Open architecture standards — such as Future Airborne Capability Environment (FACE) — are also becoming mandatory for new retrofits. FACE permits software modules from different vendors to interoperate on the same hardware, reducing vendor lock-in and allowing incremental upgrades without full system redesign. The U.S. Navy’s “Cockpit Digital Backbone” initiative mandates FACE compliance for all future avionics upgrades, including those for legacy platforms like the E-2D Advanced Hawkeye.
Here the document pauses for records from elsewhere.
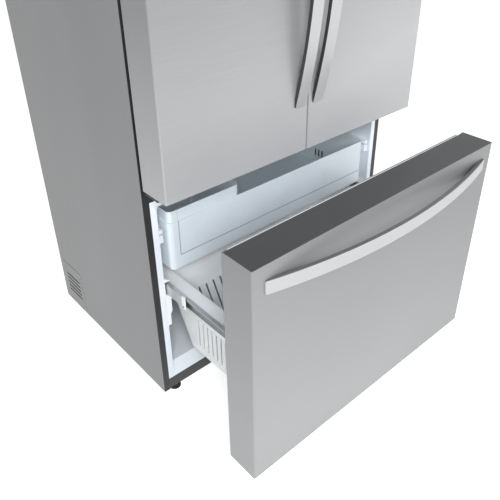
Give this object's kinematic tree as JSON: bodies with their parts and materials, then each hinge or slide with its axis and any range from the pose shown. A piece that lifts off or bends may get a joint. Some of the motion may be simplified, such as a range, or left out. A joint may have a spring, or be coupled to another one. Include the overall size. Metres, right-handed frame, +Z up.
{
  "type": "bottom freezer refrigerator",
  "caption": "French-door refrigerator with a pull-out freezer drawer below, bowed bar handles, a tray above the basket and telescopic slides.",
  "frame": {"origin": "on the floor, in the middle of the footprint as shown with the freezer drawer pulled out", "axes": "+Z up, +X to the right-hand side seen from in front, doors and drawer towards -Y"},
  "size_m": [0.908, 1.0808, 1.778],
  "materials": {
    "case_paint": "satin",
    "door_steel": "brushed",
    "handle_steel": "brushed",
    "galvanised": "satin",
    "rail_steel": "satin",
    "white_paint": "satin",
    "dark_plastic": "matte",
    "cap_plastic": "matte",
    "liner_plastic": "gloss",
    "foam": "matte",
    "seal": "matte",
    "clear_plastic": "clear",
    "white_plastic": "gloss",
    "grey_plastic": "matte",
    "pump_black": "satin",
    "fin_aluminium": "satin",
    "shelf_glass": "clear",
    "foot_rubber": "matte"
  },
  "bodies": {
    "cabinet": {"air_duct": "white_plastic", "back_panel": "galvanised", "base_frame": "galvanised", "cabinet_insulation": "foam", "centre_hinges": "galvanised", "compressor": "pump_black", "condenser_coil": "pump_black", "crossbar": "white_paint", "drain_pan": "dark_plastic", "drawer_covers": "shelf_glass", "evaporator": "fin_aluminium", "evaporator_cover": "liner_plastic", "fan_motors": "dark_plastic", "fixed_rails": "rail_steel", "freezer_liner": "liner_plastic", "fridge_liner": "liner_plastic", "front_sill": "white_paint", "gear_racks": "white_plastic", "hinge_covers": "cap_plastic", "outer_case": "case_paint", "rear_cover": "galvanised", "shelf_frames": "white_plastic", "shelf_panes": "shelf_glass", "shelf_tracks": "rail_steel", "slide_housings": "white_plastic", "top_hinges": "galvanised"},
    "left_door": {"left_door_skin": "door_steel", "left_door_caps": "cap_plastic", "left_door_liner": "liner_plastic", "left_door_gasket": "seal", "left_door_handle": "handle_steel", "left_door_bins": "clear_plastic"},
    "right_door": {"right_door_skin": "door_steel", "right_door_caps": "cap_plastic", "right_door_liner": "liner_plastic", "right_door_gasket": "seal", "right_door_handle": "handle_steel", "right_door_bins": "clear_plastic"},
    "flap": {"mullion_flap": "grey_plastic"},
    "drawer": {"drawer_skin": "door_steel", "drawer_caps": "cap_plastic", "drawer_liner": "liner_plastic", "drawer_gasket": "seal", "drawer_handle": "handle_steel", "drawer_rails": "rail_steel", "freezer_basket": "white_plastic"},
    "sync_bar": {"sync_bar": "rail_steel"},
    "middle_rail_left": {"middle_rail_left": "rail_steel"},
    "middle_rail_right": {"middle_rail_right": "rail_steel"},
    "tray": {"freezer_tray": "clear_plastic", "tray_bin": "clear_plastic"},
    "crisper_left": {"crisper_left": "clear_plastic"},
    "crisper_right": {"crisper_right": "clear_plastic"},
    "pantry": {"pantry_drawer": "clear_plastic"},
    "evaporator_fan": {"evaporator_fan": "white_plastic"},
    "condenser_fan": {"condenser_fan": "dark_plastic"},
    "leg_left": {"levelling_leg_left": "foot_rubber"},
    "leg_right": {"levelling_leg_right": "foot_rubber"},
    "roller_left": {"rear_roller_left": "dark_plastic"},
    "roller_right": {"rear_roller_right": "dark_plastic"}
  },
  "joints": [
    {"name": "left_door_hinge", "type": "hinge", "parent": "cabinet", "child": "left_door", "pos_m": [-0.436, -0.13055, 1.2], "axis": [0, 0, -1], "range_deg": [0, 120]},
    {"name": "right_door_hinge", "type": "hinge", "parent": "cabinet", "child": "right_door", "pos_m": [0.436, -0.13055, 1.2], "axis": [0, 0, 1], "range_deg": [0, 120]},
    {"name": "flap_hinge", "type": "hinge", "parent": "left_door", "child": "flap", "pos_m": [-0.034, -0.06975, 1.2], "axis": [0, 0, -1], "range_deg": [0, 90]},
    {"name": "drawer_slide", "type": "slide", "parent": "cabinet", "child": "drawer", "axis": [0, -1, 0], "range_m": [-0.2939, 0.136]},
    {"name": "middle_rail_left_slide", "type": "slide", "parent": "cabinet", "child": "middle_rail_left", "axis": [0, -1, 0], "range_m": [-0.147, 0.0681]},
    {"name": "middle_rail_right_slide", "type": "slide", "parent": "cabinet", "child": "middle_rail_right", "axis": [0, -1, 0], "range_m": [-0.147, 0.0681]},
    {"name": "sync_bar_turn", "type": "hinge", "parent": "drawer", "child": "sync_bar", "pos_m": [0, 0.07355, 0.362], "axis": [1, 0, 0], "range_deg": [-1410, 655]},
    {"name": "tray_slide", "type": "slide", "parent": "cabinet", "child": "tray", "axis": [0, -1, 0], "range_m": [0, 0.26]},
    {"name": "crisper_left_slide", "type": "slide", "parent": "cabinet", "child": "crisper_left", "axis": [0, -1, 0], "range_m": [0, 0.072]},
    {"name": "crisper_right_slide", "type": "slide", "parent": "cabinet", "child": "crisper_right", "axis": [0, -1, 0], "range_m": [0, 0.12]},
    {"name": "pantry_slide", "type": "slide", "parent": "cabinet", "child": "pantry", "axis": [0, -1, 0], "range_m": [0, 0.06]},
    {"name": "evaporator_fan_spin", "type": "hinge", "parent": "cabinet", "child": "evaporator_fan", "pos_m": [0, 0.44145, 0.56], "axis": [0, 1, 0], "continuous": true},
    {"name": "condenser_fan_spin", "type": "hinge", "parent": "cabinet", "child": "condenser_fan", "pos_m": [-0.09, 0.45745, 0.14], "axis": [1, 0, 0], "continuous": true},
    {"name": "leg_left_turn", "type": "hinge", "parent": "cabinet", "child": "leg_left", "pos_m": [-0.405, -0.05655, 0.02], "axis": [0, 0, 1], "continuous": true},
    {"name": "leg_right_turn", "type": "hinge", "parent": "cabinet", "child": "leg_right", "pos_m": [0.405, -0.05655, 0.02], "axis": [0, 0, 1], "continuous": true},
    {"name": "roller_left_spin", "type": "hinge", "parent": "cabinet", "child": "roller_left", "pos_m": [-0.405, 0.49345, 0.016], "axis": [1, 0, 0], "continuous": true},
    {"name": "roller_right_spin", "type": "hinge", "parent": "cabinet", "child": "roller_right", "pos_m": [0.405, 0.49345, 0.016], "axis": [1, 0, 0], "continuous": true}
  ],
  "couplings": [
    {"joint": "middle_rail_left_slide", "follows": "drawer_slide", "ratio": 0.5},
    {"joint": "middle_rail_right_slide", "follows": "drawer_slide", "ratio": 0.5},
    {"joint": "sync_bar_turn", "follows": "drawer_slide", "rad_per_m": 83.333}
  ]
}
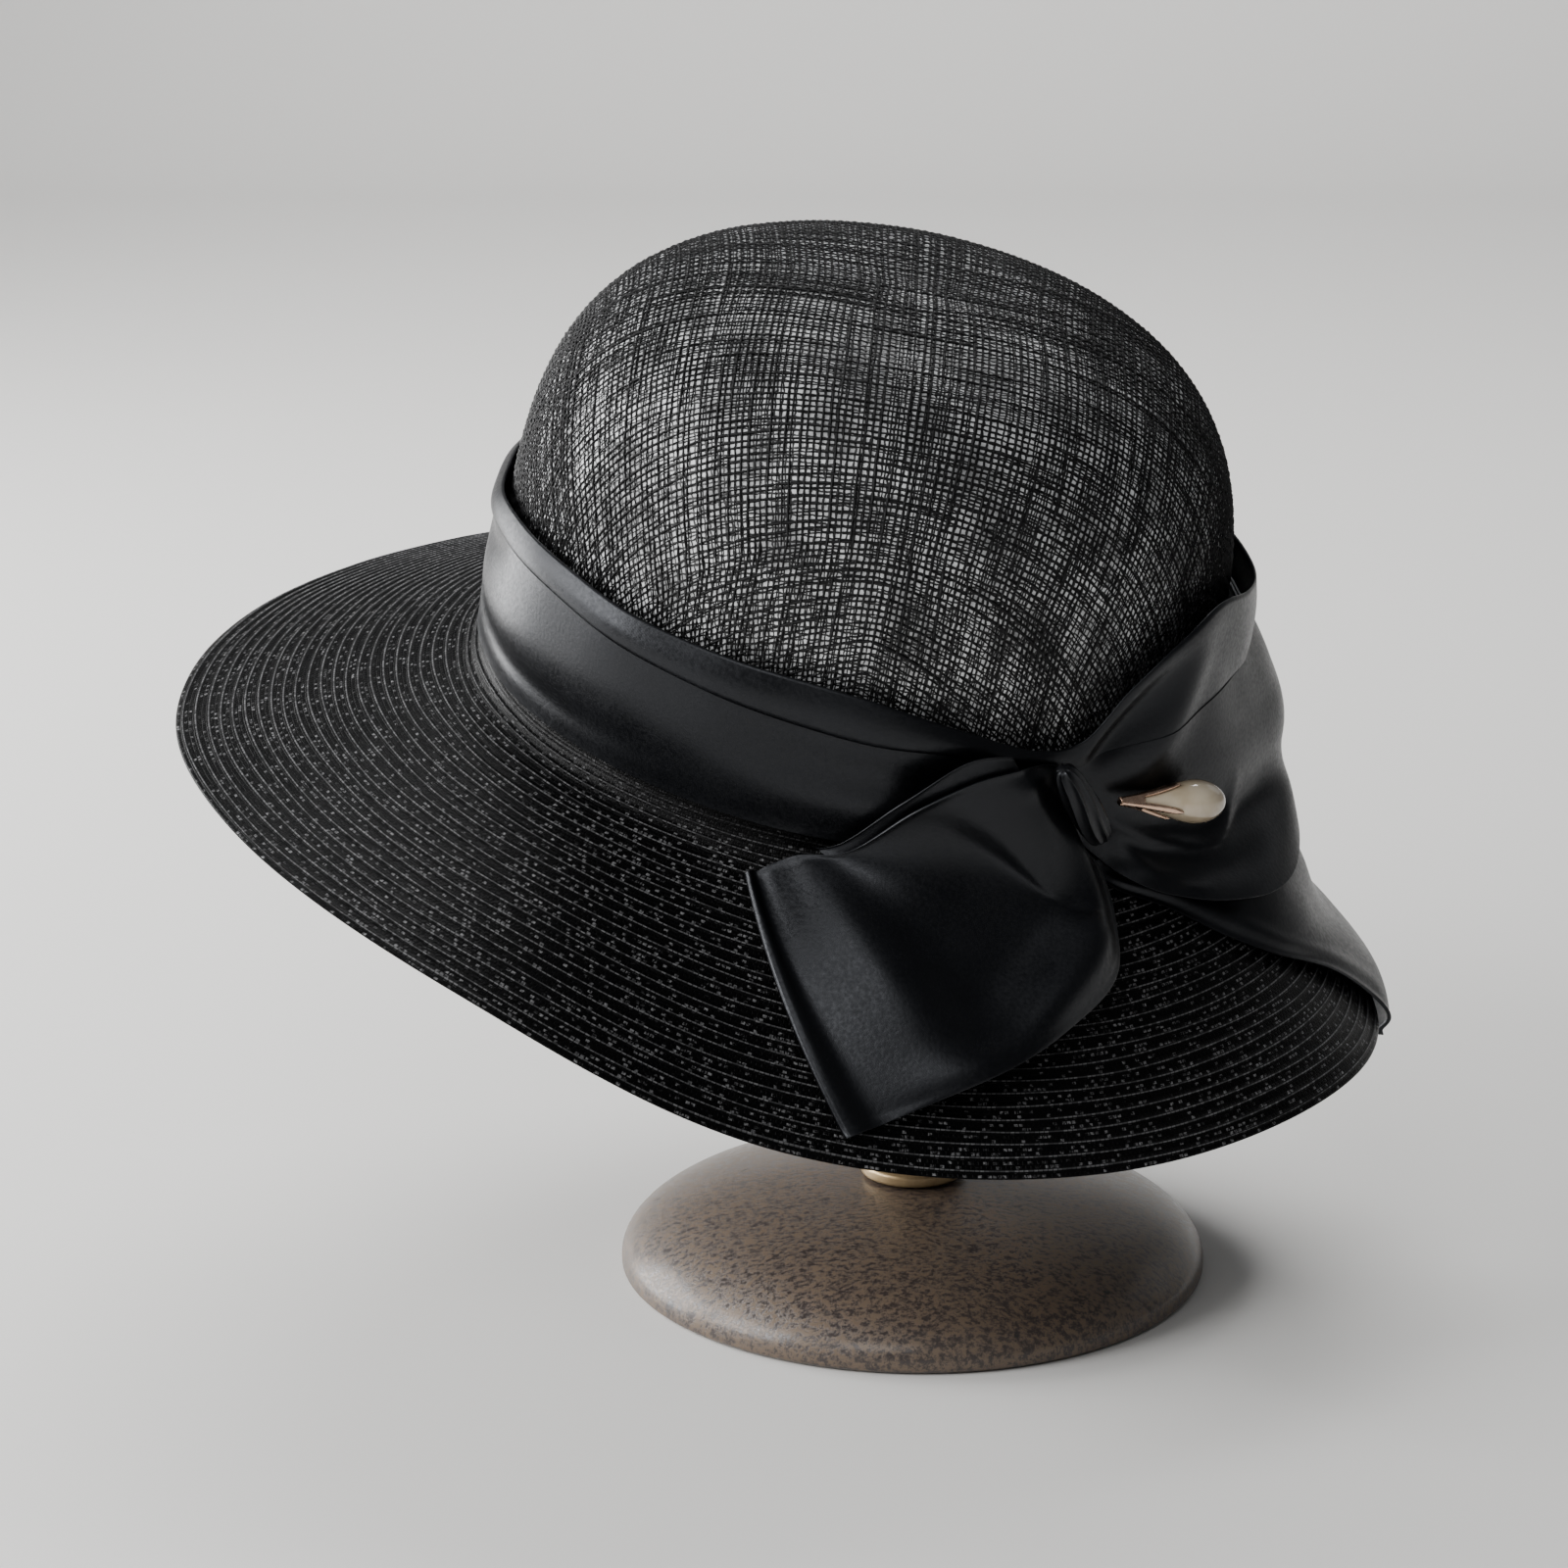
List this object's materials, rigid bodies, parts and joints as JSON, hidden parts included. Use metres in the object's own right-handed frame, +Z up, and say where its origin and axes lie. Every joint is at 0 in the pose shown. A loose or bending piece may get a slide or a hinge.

Conclusion: A Calculated Path Forward
Retrofitting military aircraft with glass cockpits is not a simple technology swap; it is a multi-year engineering and programmatic undertaking that touches every aspect of the weapon system. The benefits — improved situational awareness, reduced life-cycle costs, extended service life, and network integration — are compelling. Yet the risks of cost overruns, integration failures, training gaps, and cyber vulnerabilities demand rigorous front-end planning, incremental validation, and continuous stakeholder engagement. Defense forces that approach these upgrades with a clear requirements trade-off, a phased implementation strategy, and a commitment to open architectures will be best positioned to turn aging airframes into effective, digital-capable assets for the decades ahead.